Oregon’s bighorn sheep special auction hunting tag is sponsored by the Wild Sheep Foundation and is sold at the foundation’s annual Sheep Show in Reno, Nevada every year to the highest bidder.

The 2022 tag sold at the event Saturday for $345,000 to Stephen Bindon from Howell, Mich. That’s a huge increase from what the tag sold for in 2021, $210,000, and significantly higher than any bid made on the tag in the last decade.

The foundation auctions off several tags like this at the convention and the only one that sold for more than Oregon’s was Montana’s bighorn sheep auction tag, which sold for $360,000.

Whittaker explained that in Oregon, most bighorn sheep tags only allow people 10 days to hunt and cost about $100 on average. This special tag allows the purchaser to hunt for an animal for four months between August and November and allows them to choose where they’d like to hunt.

He said 100% of the proceeds received from the special auction team will go toward bighorn sheep management.

Surveying and supporting bighorn sheep populations isn’t cheap. Whittaker said it’s about $4,000 to catch and collar an animal and perform health testing on it.


He said regular season Oregon bighorn sheep tags only raise about $13,000 in revenue and that wouldn’t be enough to support the work they’re doing.

“We wouldn’t be able to be a leader in the Western U.S. in sheep management and research without this [auction tag] program. And I think the hunters that participate in it are willing to participate in it because they know that we do the things with what they provide us to work with,” Whittaker said.

He said the state is currently trying to prevent the spread of pneumonia in wild sheep throughout the state. He said they just captured sheep last week near Lookout Mountain and Hood River to evaluate the effects of the disease on them.

To those who disagree with the practice of big game hunting, Whittaker said he hopes they see the benefits of what hunting funding supports. He said the wildlife management funded by hunting and fishing licenses often extends beyond helping big game animals and can help animals who aren’t hunted as well, just by improving their habitats.

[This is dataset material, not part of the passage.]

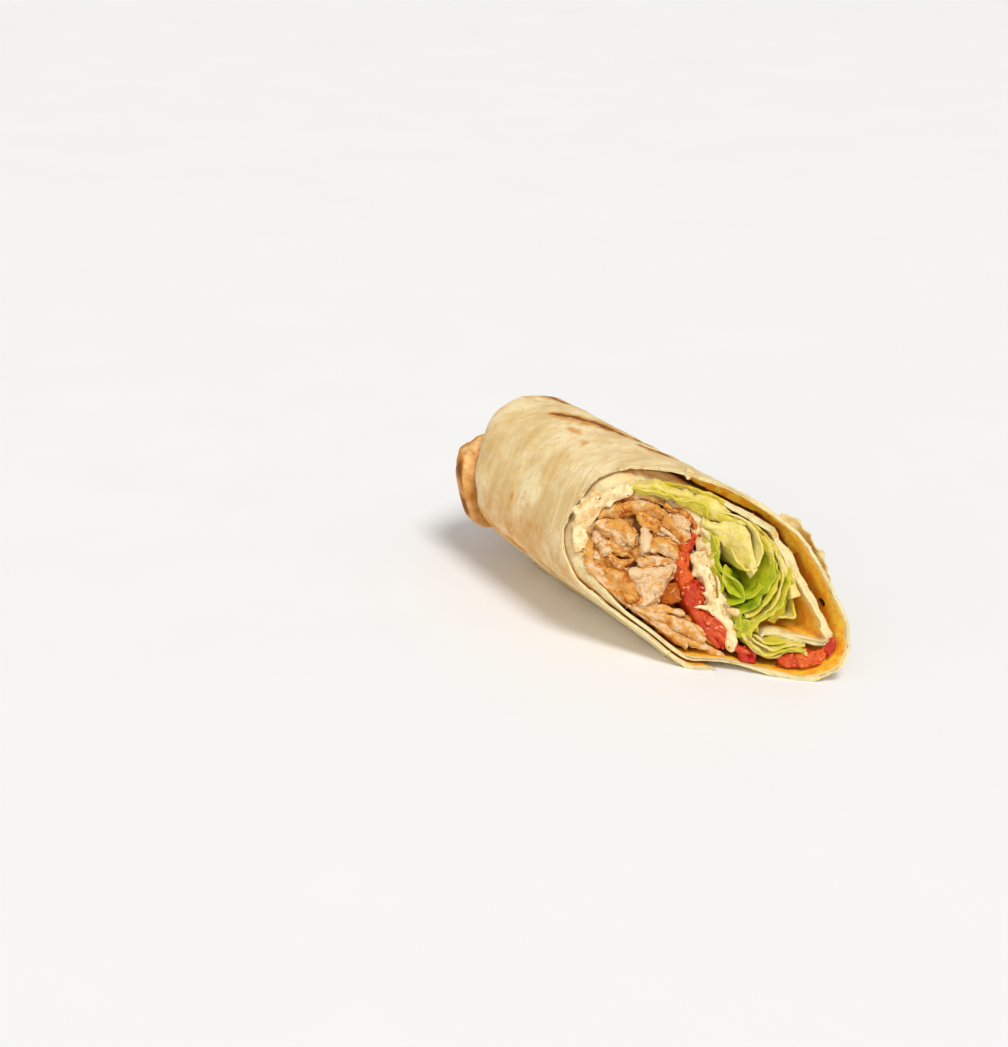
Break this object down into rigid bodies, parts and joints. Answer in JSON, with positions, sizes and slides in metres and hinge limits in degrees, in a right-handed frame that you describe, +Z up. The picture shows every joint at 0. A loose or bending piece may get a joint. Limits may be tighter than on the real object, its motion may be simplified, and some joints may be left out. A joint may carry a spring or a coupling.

Since its creation in 1987, Whittaker said the special auction bighorn sheep tag has raised $3.1 million to support bighorn sheep research, habitat restoration and management. Special auction tags are also sold for deer, elk, mountain goats and antelope in Oregon.
 
They found a few big ones on the Snake . and of course OR has some big California's the big money guys always want .
 
Wow, nice ram but the big OR Californias are usually what the big money wants.
There were some bomber California's killed this past year. Some posted the raffle tag Cali ram in this thread. Who knows when Oregon will post the harvest data. I only remembered this post going through Nevada harvest data prepping for Nevada sheep draws.